Since the Obama administration took office, solar net energy metering in Louisiana has grown 180 percent on an average annual basis. So what’s the problem?
The answer is that Louisiana solar incentives are welfarefor the state’s wealthy, according to a Louisiana Public Services Commission report (PDF). It was drafted by Louisiana State University professor David Dismukes, an economist with “extensive experience in all aspects of the natural gas industry.” Dismukes admits in its early pages that net metering’s exponential growth ballooned state tax incentives to an average of $23 million a year since 2009, which led to “concerns raised by utilities” about breached capacity limits while filing complaints with the LPSC, who in turn decided to revisit its NEM policy.
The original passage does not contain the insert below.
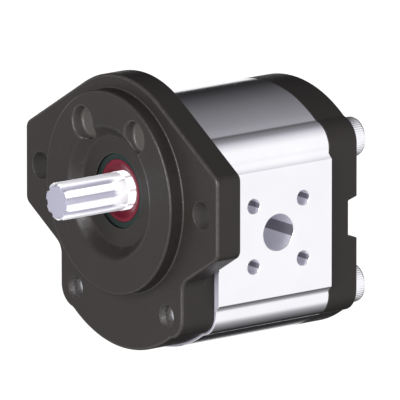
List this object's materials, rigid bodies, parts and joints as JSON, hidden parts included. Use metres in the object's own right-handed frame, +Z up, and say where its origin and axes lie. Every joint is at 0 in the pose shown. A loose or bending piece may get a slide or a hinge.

Hence, Dismukes’ report, which notes that it was unable to acquire “detailed hourly information…from the LPSC-jurisdictional utilities” it was charged with studying. Maybe this is why the study doesn’t appear anywhere on the LPSC’s official news page, which hasn’t been updated since last year — and barely updated at that.
There are a few variables to factor into LPSC and Dismukes’ study, which offers “no explicit policy recommendations” other than the “noncontroversial” suggestion that “at its earliest opportunity the Commission adopt a standardized reporting format for utilities to provide solar NEM information on an annual basis.” One variable is that, as Wikipedia elegantly puts it, “Louisiana’s petroleum and gas industry, as well as its subsidiary industries such as transport and refining, have dominated Louisiana’s economy since the 1940s.” Another is Louisiana governor Bobby Jindal’s recent budget, which targeted the state’s generous solar incentives for rollback while blaming its $1.6 billion shortfall on cratering oil prices. Considering that claim was demolished by one of only two economists in charge of revenue projections for Louisiana’s state government, and that Jindal has received more than a cool million dollars in donations from the petroleum and gas industry — which Jindal saved billions last year by signing a bill killing off environmental lawsuits — and suddenly $23 million a year for solar net energy metering subsidies starts looking like serious chump change.
“Solar energy is a permanent part of the electrical grid, and it’s time that an unbiased assessment is conducted of how it fits into our existing infrastructure,” Gulf States Renewable Energy Industries Association president Tucker Crawford said last year, explaining that Dismukes’ “direct conflict of interest and blatant bias” toward the natural gas industry should have disqualified him from consideration by LPSC. “This study is a distortion of the truth, an assault on consumer energy choice and property rights by the monopoly utilities and certain allies on the Commission,” GSREIA added this month in a pretty thorough takedown, after Dismukes’ study finally arrived “several months overdue.”
But you don’t really need GSREIA’s detailed rebuttal, or even Dismukes’ wonky 115-page study itself, to see the greater power struggle at play in Louisiana, which was once sued by the U.S. government for ownership of its rich oil and gas deposits in the Gulf of Mexico. Tectonic energy infrastructure shifts, in this case from oil to solar, are messy but necessary, and there’s no way to stop them — which is why Dismukes’ only explicit policy recommendation is that the LPSC starts demanding better reporting standards from the utilities when it comes to net metering. The Alliance for Affordable Energy had the best headline on the flame war: “Pro-Utility Consultant Inadvertently Writes Pro-Solar Report.” Once AAE “corrected” Dismukes’ tardy study — “which mistakenly applied the state tax credit as a cost in the analysis” rather than a benefit to customers, which it is “in all cases of utility electric rate treatment” — the “direct conflict of interest” GSREIA complained of became harder to ignore.
“At no time ever, have these tax credits been added to the rate as a cost to customers,” AAE added, mentioning that it’s releasing a white paper in April to “clear up the confusion” of Dismukes’ “math-olympics.” Until then, it’s safe to say that even if Dismukes’ number-crunching survives the controversy, $23 million a year for a net metering subsidy is a drop in Louisiana’s bucket compared to the hundred of billions it annually generates in gross state product. LPSC could have saved the state money by not paying for Dismukes’ study in the first place.